Figure 3. Dependence of $T_0$ on the centrality class ($C\%$) and resting mass ($m_0$) of the particle.

Figure 4 is similar to Figure 3, but shows the dependence of the transverse flow velocity (${\beta }_T$) on the centrality class and mass of the particles. One can see that ${\beta }_T$ depends on the resting mass of the particles. The greater the mass of the particle, the smaller the transverse flow velocity. In fact, some hydrodynamic simulations observed the same velocity for the flow of all the particles, but they presented different explanations. Besides, different models give different results. The selection of ${\beta }_T$ is more technical and complex; in some cases, it even depends on the range of $p_T$, such that the selections of ranges are different for different models. Furthermore, there is no centrality dependence of ${\beta }_T$ observed in the present work, as ${\beta }_T$ is almost the same in the central and peripheral collisions. The reason behind this is that the collective behavior at the stage of kinetic freezeout does not change from central to peripheral collisions. However, ${\beta }_T$ is larger at the LHC than that of the RHIC.

Figure 4. Dependence of ${\beta }_T$ on the centrality class ($C\%$) and resting mass ($m_0$) of the particle.

Figure 5 is similar to Figure 3 and Figure 4 but shows the dependence of V on the centrality class and mass of the particles. One can see that V decreases continuously from central to peripheral collisions because the central collisions correspond to a large number of binary collisions due to the re-scattering of partons, and hence the system with more participants quickly reaches the equilibrium state, while the number of participants decreases with the decrease of event centrality and the system reaches an equilibrium state in a steady manner from central to peripheral collisions. Additionally, V depends on the mass of the particles. The greater the mass of the particle, the lower the V. V at the LHC is larger than that at the RHIC.

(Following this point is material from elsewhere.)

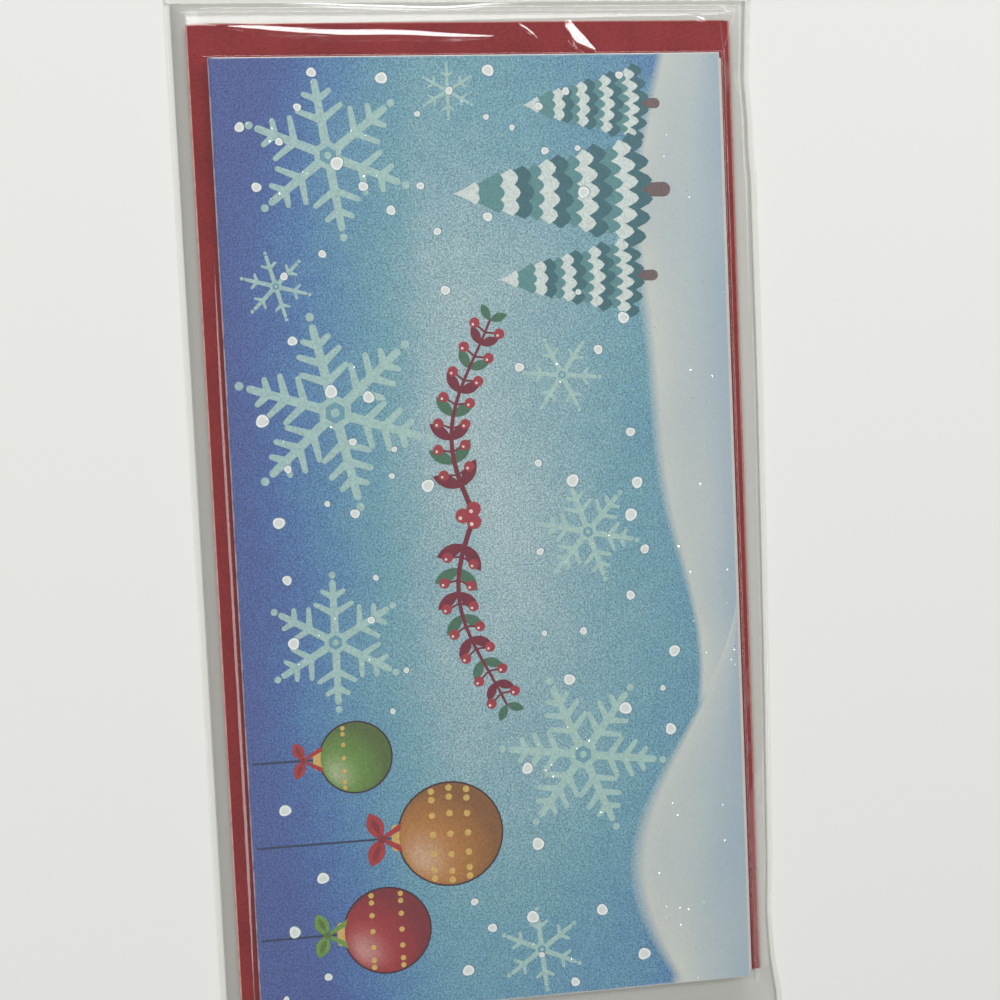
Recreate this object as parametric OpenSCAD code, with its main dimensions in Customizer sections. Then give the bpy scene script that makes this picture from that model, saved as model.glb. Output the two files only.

Figure 5. Dependence of V on the centrality class ($C\%$) and resting mass ($m_0$) of the particle.

It should be noted that the cases of $T_0$ and/or ${\beta }_T$ are very complex on the basis of their dependence on centrality. The observed results can be changed by changing the model, by using the same model but a different method or by changing the limits and conditions of the model, such that by changing the parameters, we can get different results. For example, if for central collisions, one use a smaller $T_0$ and a larger ${\beta }_T$, a decreasing trend for $T_0$ from peripheral to central collisions can be obtained. At the same time, a negative correlation between $T_0$ and ${\beta }_T$ will also be obtained. Similarly, if one use a larger $T_0$ and a smaller ${\beta }_T$, an increasing trend for $T_0$ from peripheral to central collisions can be obtained. At the same time, a positive correlation between $T_0$ and ${\beta }_T$ will also be obtained.

4. Conclusions

The main observations and conclusions of our work are summarized here.

(a)

The transverse momentum spectra of different particle species are analyzed by the blast wave model with Boltzmann Gibbs statistics, and the bulk properties in terms of the kinetic freezeout temperature, transverse flow velocity and freezeout volume are extracted in different centrality classes in nucleus–nuclues collisions at center of mass energy.

(b)

It is observed that $T_0$ is dependent on the cross-section of the interacting particle; i.e., a larger production cross-section of the interacting particle corresponds to a smaller $T_0$.

(c)

A double kinetic freezeout scenario is observed due to the separate decoupling of non-strange and strange (multi-strange) particles.

(d)

The transverse flow velocity (${\beta }_T$) and kinetic freezeout volume (V) are observed to depend on the mass of the particles; i.e., the larger the mass of the particle, the smaller the ${\beta }_T$ and V.

(e)

The kinetic freezeout temperature ($T_0$) and freezeout volume (V) decrease from central peripheral collisions due to the decrease of the degree of excitation of the interacting system and the decrease of the number of binary collisions due to the re-scattering of partons from central to peripheral collisions, respectively. At the same time, ${\beta }_T$ is observed to be independent of centrality and remains almost unchanged from central to peripheral collisions because the collective behavior at the stage of the kinetic freezeout in the interacting system does not change with event centrality.

(f)

$T_0$, ${\beta }_T$ and V are observed to be larger for collisions at the LHC that at the RHIC.

(g)

The obtained results can be changed by changing the model, by using the same model with a different method or by changing the parameters used in the model.